Instructions for the task » Below, find each line holding "materials" and state how many there are, using the number alone.
━━━
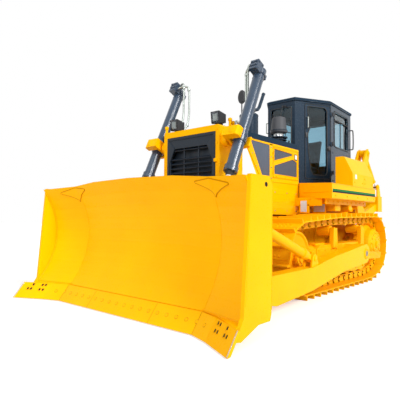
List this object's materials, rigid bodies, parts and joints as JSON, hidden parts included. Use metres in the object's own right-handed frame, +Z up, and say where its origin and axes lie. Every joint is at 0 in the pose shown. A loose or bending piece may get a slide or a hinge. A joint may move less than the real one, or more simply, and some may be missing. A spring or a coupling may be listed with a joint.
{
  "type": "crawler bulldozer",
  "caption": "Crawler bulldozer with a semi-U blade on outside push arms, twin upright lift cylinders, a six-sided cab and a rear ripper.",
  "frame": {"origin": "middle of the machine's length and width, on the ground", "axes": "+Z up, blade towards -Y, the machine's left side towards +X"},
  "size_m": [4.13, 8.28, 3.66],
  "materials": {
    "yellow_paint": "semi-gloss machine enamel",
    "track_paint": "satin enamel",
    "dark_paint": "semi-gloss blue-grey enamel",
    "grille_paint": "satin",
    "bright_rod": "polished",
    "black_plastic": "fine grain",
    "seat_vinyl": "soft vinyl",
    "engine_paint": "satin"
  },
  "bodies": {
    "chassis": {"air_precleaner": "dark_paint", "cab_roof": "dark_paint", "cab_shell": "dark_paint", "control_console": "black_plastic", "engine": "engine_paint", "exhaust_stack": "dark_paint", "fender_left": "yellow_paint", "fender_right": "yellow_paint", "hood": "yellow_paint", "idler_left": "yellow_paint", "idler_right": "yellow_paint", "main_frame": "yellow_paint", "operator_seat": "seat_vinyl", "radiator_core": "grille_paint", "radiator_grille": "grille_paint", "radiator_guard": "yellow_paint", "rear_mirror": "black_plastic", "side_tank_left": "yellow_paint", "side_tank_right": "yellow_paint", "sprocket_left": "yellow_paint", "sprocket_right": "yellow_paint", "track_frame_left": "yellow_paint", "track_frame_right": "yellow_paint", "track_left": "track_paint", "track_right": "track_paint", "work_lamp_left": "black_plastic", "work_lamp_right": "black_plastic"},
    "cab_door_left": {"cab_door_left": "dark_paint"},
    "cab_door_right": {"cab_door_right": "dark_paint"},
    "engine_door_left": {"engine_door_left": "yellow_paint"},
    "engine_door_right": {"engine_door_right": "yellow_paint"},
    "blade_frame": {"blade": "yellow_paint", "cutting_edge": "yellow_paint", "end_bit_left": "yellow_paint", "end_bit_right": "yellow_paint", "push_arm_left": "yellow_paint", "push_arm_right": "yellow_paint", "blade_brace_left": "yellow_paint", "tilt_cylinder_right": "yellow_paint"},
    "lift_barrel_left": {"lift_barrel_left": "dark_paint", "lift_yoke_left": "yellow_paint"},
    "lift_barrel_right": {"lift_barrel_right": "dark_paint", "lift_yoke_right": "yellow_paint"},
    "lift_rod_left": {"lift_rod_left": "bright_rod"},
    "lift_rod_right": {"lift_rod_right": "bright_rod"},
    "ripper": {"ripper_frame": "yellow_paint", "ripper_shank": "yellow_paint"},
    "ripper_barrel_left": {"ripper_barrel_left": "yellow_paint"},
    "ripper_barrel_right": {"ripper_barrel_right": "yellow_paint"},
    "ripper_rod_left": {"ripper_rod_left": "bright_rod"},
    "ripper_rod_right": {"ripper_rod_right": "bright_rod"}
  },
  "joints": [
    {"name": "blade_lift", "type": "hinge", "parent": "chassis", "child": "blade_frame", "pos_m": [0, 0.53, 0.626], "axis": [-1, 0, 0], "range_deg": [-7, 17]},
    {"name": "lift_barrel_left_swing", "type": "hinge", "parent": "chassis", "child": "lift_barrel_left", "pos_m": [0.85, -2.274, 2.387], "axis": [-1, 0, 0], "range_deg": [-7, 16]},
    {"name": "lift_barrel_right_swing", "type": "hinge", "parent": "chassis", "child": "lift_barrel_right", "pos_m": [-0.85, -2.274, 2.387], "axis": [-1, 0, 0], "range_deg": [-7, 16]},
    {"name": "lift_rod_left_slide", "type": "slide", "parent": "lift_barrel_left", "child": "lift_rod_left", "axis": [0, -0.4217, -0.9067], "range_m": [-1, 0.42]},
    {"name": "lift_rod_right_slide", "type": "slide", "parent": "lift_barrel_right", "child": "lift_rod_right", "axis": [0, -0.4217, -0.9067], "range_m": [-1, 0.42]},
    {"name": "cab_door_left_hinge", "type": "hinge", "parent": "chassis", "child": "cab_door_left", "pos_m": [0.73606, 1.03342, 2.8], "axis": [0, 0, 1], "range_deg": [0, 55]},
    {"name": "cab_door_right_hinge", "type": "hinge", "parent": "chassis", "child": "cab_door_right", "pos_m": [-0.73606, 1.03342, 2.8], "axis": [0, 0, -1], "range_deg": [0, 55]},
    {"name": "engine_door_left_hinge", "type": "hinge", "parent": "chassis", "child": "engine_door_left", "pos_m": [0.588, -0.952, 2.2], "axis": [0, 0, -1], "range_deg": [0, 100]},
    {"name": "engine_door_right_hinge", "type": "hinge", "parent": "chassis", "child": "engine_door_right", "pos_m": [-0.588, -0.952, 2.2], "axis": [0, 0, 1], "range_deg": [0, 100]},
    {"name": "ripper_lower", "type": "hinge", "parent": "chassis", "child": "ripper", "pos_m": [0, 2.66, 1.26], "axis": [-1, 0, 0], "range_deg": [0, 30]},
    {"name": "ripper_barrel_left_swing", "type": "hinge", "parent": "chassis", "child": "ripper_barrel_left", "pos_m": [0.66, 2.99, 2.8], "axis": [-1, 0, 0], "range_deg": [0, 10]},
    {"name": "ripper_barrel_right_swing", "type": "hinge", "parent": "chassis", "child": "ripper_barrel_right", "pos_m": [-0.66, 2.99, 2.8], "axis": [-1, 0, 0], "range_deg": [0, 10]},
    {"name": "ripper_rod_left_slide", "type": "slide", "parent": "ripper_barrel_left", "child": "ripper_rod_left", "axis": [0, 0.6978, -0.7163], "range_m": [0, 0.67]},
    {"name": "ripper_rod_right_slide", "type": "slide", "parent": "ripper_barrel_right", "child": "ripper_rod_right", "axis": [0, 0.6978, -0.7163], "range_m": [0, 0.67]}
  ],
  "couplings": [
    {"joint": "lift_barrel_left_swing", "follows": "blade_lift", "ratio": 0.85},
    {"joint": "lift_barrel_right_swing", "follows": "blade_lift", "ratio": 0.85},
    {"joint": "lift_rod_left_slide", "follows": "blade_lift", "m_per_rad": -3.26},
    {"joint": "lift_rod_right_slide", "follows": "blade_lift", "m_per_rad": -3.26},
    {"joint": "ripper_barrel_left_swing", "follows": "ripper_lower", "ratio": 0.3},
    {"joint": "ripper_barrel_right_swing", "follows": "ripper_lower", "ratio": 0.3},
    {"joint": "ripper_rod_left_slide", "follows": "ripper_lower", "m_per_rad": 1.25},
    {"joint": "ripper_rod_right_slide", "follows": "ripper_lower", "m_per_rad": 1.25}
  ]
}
━━━
Exercise result » 2